Paper short abstract:
Sun Ra and his Arkestra explored outerspace through music as a literal means of space travel. As most their international concerts were taking place in Europe, the rare visits on the African continent become even more meaningful when approaching an understanding of Sun Ra’s relations to Africa.
Paper long abstract:
Sun Ra’s defining era in the late 50s and 60s, with the founding of the independent label Saturn Records and its subsequent numerous releases under the varying names of the Sun Ra’s Arkestra, is closely tied to the era of the space race. In 1962, John F. Kennedy extended his new frontier onto space in his “Moon Speech” as yet another final frontier. Sun Ra’s outerspace explorations were already taking off in 1954, when he founded his rehearsal band as a means to explore the infinite cosmos through music as a means of space travel. While taking his name from Egyptian mythology, and having a deep engagement with African music traditions and African references in song titles such as “Ancient Ethiopia” (first released in 1959), Sun Ra did not understand himself to be African-American, neither African, nor belonging to the category of human altogether, but to the angel race hailing from Saturn.
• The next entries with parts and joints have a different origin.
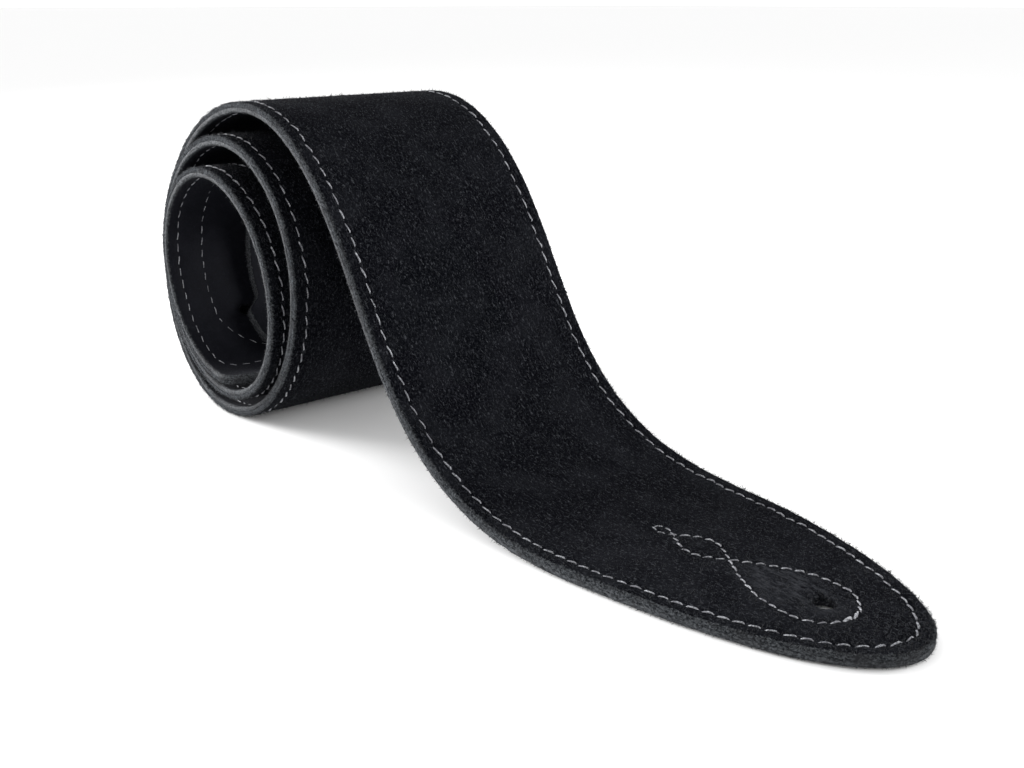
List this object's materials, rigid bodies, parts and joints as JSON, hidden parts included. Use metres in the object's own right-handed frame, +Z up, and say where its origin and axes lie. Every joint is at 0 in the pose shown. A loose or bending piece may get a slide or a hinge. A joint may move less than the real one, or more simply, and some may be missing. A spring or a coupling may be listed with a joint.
{
  "type": "guitar strap",
  "caption": "Suede strap of two stitched layers, rolled up with its button-hole end laid out flat and its narrow adjusting tail inside the roll.",
  "frame": {"origin": "centre of the underside of the rolled strap's bounding box, on the surface it lies on", "axes": "+X points from the roll to the tip of the front end, +Y runs along the roll's axis across the strap, +Z is up"},
  "size_m": [0.2414, 0.069, 0.0882],
  "materials": {
    "nap_suede": "napped suede",
    "backing_leather": "smooth matte",
    "grey_thread": "twisted thread"
  },
  "bodies": {
    "roll": {"face_leather_roll": "nap_suede", "backing_leather_roll": "backing_leather", "edge_needle_thread_roll": "grey_thread", "edge_bobbin_thread_roll": "grey_thread", "tail_slot_needle_thread": "grey_thread", "tail_slot_bobbin_thread": "grey_thread"},
    "front_end": {"face_leather_front": "nap_suede", "backing_leather_front": "backing_leather", "edge_needle_thread_front": "grey_thread", "edge_bobbin_thread_front": "grey_thread", "pin_hole_needle_thread": "grey_thread", "pin_hole_bobbin_thread": "grey_thread"}
  },
  "joints": [
    {"name": "front_end_lift", "type": "hinge", "parent": "roll", "child": "front_end", "pos_m": [0.04971, 0, 0.00348], "axis": [0, -1, 0], "range_deg": [0, 60]}
  ]
}
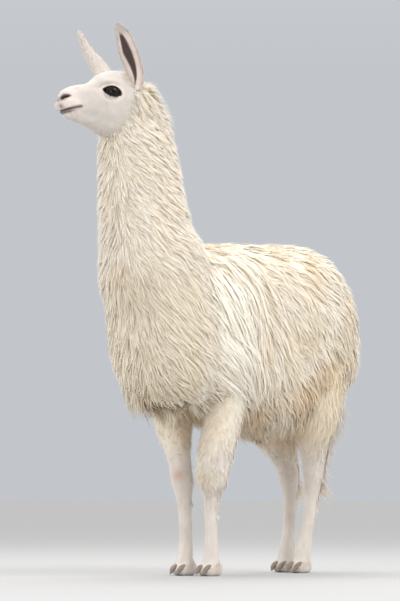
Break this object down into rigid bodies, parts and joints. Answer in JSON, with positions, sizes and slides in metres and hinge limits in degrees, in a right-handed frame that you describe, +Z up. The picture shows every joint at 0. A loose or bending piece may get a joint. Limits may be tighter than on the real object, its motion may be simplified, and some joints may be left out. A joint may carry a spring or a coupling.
{
  "type": "standing llama",
  "caption": "Life-size still model of an adult llama in long cream fleece, standing square with its head turned to its right and its ears up.",
  "frame": {"origin": "on the ground plane, under the middle of the whole animal's bounding box", "axes": "+X the way the trunk faces, +Y the animal's left, +Z up"},
  "size_m": [1.4868, 0.51, 1.852],
  "materials": {
    "fleece": "long soft cream wool in overlapping locks",
    "short_coat": "short dense white hair, grey skin at the lips and nostrils, dark grey-brown inside the ears",
    "eye": "wet gloss, nearly black",
    "claw": "dull horn"
  },
  "bodies": {
    "root": {"trunk": "fleece", "neck": "fleece", "tail": "fleece", "leg_front_left": "fleece", "leg_front_right": "fleece", "leg_hind_left": "fleece", "leg_hind_right": "fleece", "head": "short_coat", "ear_left": "short_coat", "ear_right": "short_coat", "eye_left": "eye", "eye_right": "eye", "claw_front_left_inner": "claw", "claw_front_left_outer": "claw", "claw_front_right_inner": "claw", "claw_front_right_outer": "claw", "claw_hind_left_inner": "claw", "claw_hind_left_outer": "claw", "claw_hind_right_inner": "claw", "claw_hind_right_outer": "claw"}
  },
  "joints": []
}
Sun Ra and the Arkestra visited Egypt for the first time in 1971. They participated in the third Pan-African festival FESTAC ’77 as part of the American section, which brought figures such as Louis Farrakhan and Audre Lorde on the same airplane together to Lagos, Nigeria. Focusing on these rare visits to Africa offers insights into one of Afrofuturism’s pioneering figures’ relation to Africa and in that sense grapple with what might be termed the African question of said concept.